Nur geringes Spiel bei Vorspannung der Seilzüge

Vorspannung erzeugt zusätzliche Lagerbelastung 

Bei optimaler Anordnung besserer Übertragungswinkel als Gestänge

 

Von der Theorie her kenne ich für das Thema Anlenkung von Ruderflächen nur zwei ideale Systeme, welche in allen Stellungen völlig exakt arbeiten:

  1. Seilzug mit 2 Umlenkscheiben (S.0), wie auch früher als Skalenanzeige in Radiogeräten eingesetzt. Dieses System hat einen gleichmäßigen Ablauf (ohne ein manchmal gewünschtes Exponentialverhalten) in allen Winkellagen, durch unterschiedlich große Umlenkscheiben lassen sich auch Übersetzungen verwirklichen. Die Wirklänge und Spannung des Seils ist immer gleich, unabhängig von der Winkellage des Systems. (Wenn die Scheiben unrund oder exzentrisch gebohrt sind, ist es mit der Theorie aber schon wieder vorbei)

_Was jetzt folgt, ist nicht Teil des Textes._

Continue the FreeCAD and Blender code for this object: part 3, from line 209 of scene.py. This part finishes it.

  2. Seilzug in Parallelkurbel-Anordnung (P.0), wie auch früher bei älteren Zeichenmaschinen verwendet. Die Hebelarme von Servo und Ruderhorn sind gleich lang und parallel zueinander. Die Seillänge ist genauso lang wie der Abstand der beiden Drehpunkte, statt der Seile könnten auch starre Stangen als Koppelglieder verwendet werden. Die dargestellte Lösung ist am bekanntesten, bei Ruder-Neutralstellung stehen hier die Hebelarme 90° zur Verbindungslinie der Drehpunkte. Der Ablauf ist gleichmäßig in allen Winkelstellung, aber im Gegensatz zur ersten Lösung sind keine Übersetzungen möglich. Es gilt: Abtriebswinkel=Antriebswinkel. Wirklänge und Spannung verändern sich bei theoretisch exakter Ausführung nicht.

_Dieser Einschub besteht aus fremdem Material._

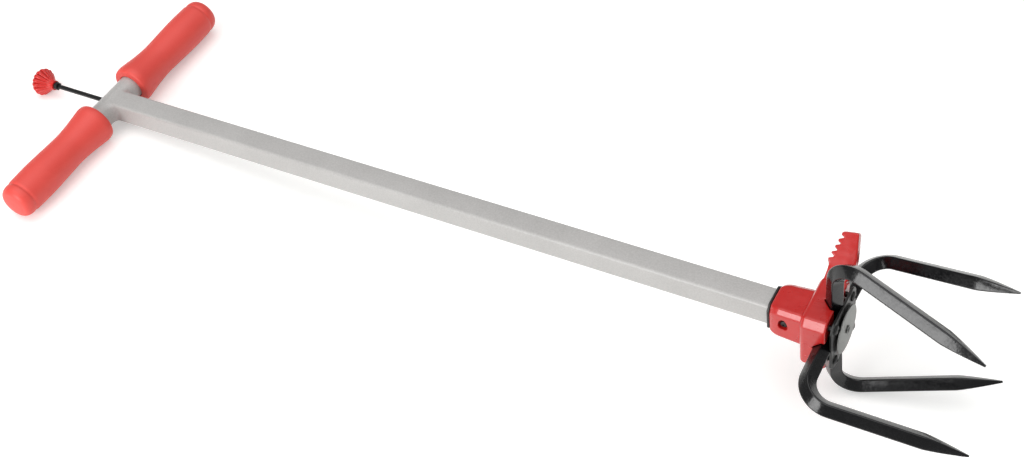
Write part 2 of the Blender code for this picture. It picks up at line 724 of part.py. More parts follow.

Alle anderen Lösungen sind - bei theoretischer Betrachtungsweise - mehr oder weniger fehlerbehaftet, funktionieren praktisch aber oft ohne merkbare Probleme, da die Auswirkungen der Fehler zumeist nur gering sind. Nachfolgend werden einige Einflußgrößen aufgezeigt.

Ausführung  des Servoantriebshebels (Scheibe oder Hebelarm)

Ausführung des Ruderhorns (Scheibe oder Hebelarm)

Winkellage der Seil-Einhängebohrungen an Servohebel und Ruderhorn

Längenverhältnis Servohebel / Ruderhorn

Abstand zwischen Servoachse und Ruder-Scharnierachse.

In den meisten Fällen (Hebel an Servo und Ruderfläche) läßt sich jeder Zweig des Seilzuges kinematisch als Gelenkviereck betrachten, bestehend aus:

  1. Gestell = Abstand zwischen Servoachse und Ruder-Scharnierachse

  2. Kurbel = Servoantriebshebel

  3. Koppelglied = Seil

  4. Schwinge = Ruderhorn

Die Berechnung dieser Mechanismen war auch mit einem Rechenschieber schon sehr exakt möglich. Craig Tenney hat einige Excel-Blätter über diese Zusammenhänge erstellt, die auch die Ermittlung von Ruderkräften ermöglichen. Allerdings scheint im Programm eine feste Verknüpfung zwischen den Längen von Servohebel und Ruderhorn fixiert zu sein; Parallel-Kurbelgetriebe konnte ich bisher mit der mir vorliegenden Version noch nicht simulieren. Die Tabellenblätter sind passwortgeschützt, eigene Erweiterungen sind also nicht ohne weiteres möglich. Selbst wenn dies manchmal störend ist, halte ich es für sinnvoll, um ungewollte oder unbewusste Änderungen zu blockieren.

 Zu den Varianten:

Skizze S.1 stellt ein System mit einer Seilscheibe am Servo und rechtwinkligen Hebeln an der Ruderfläche dar. Das in Neutrallage korrekt gespannte System verliert einen - praktisch nicht relevanten - Teil der Spannung im Leertrumm, wenn es ausgelenkt wird. Dieser Einfluss wird durch geringe Winkelunterschiede der Seile bei Auslenkung hervorgerufen, er wird mit größerer Gestell-Länge immer kleiner. Bei unendlicher Gestelllänge besteht hinsichtlich der Seilspannung kein Unterschied zu Fall P.0. Unterschiedlich ist jedoch das Übertragungsverhalten: Bei gleichen Hebelverhältnissen steigt der Ausschlagwinkel der Ruderfläche stärker an als der Servoausschlag.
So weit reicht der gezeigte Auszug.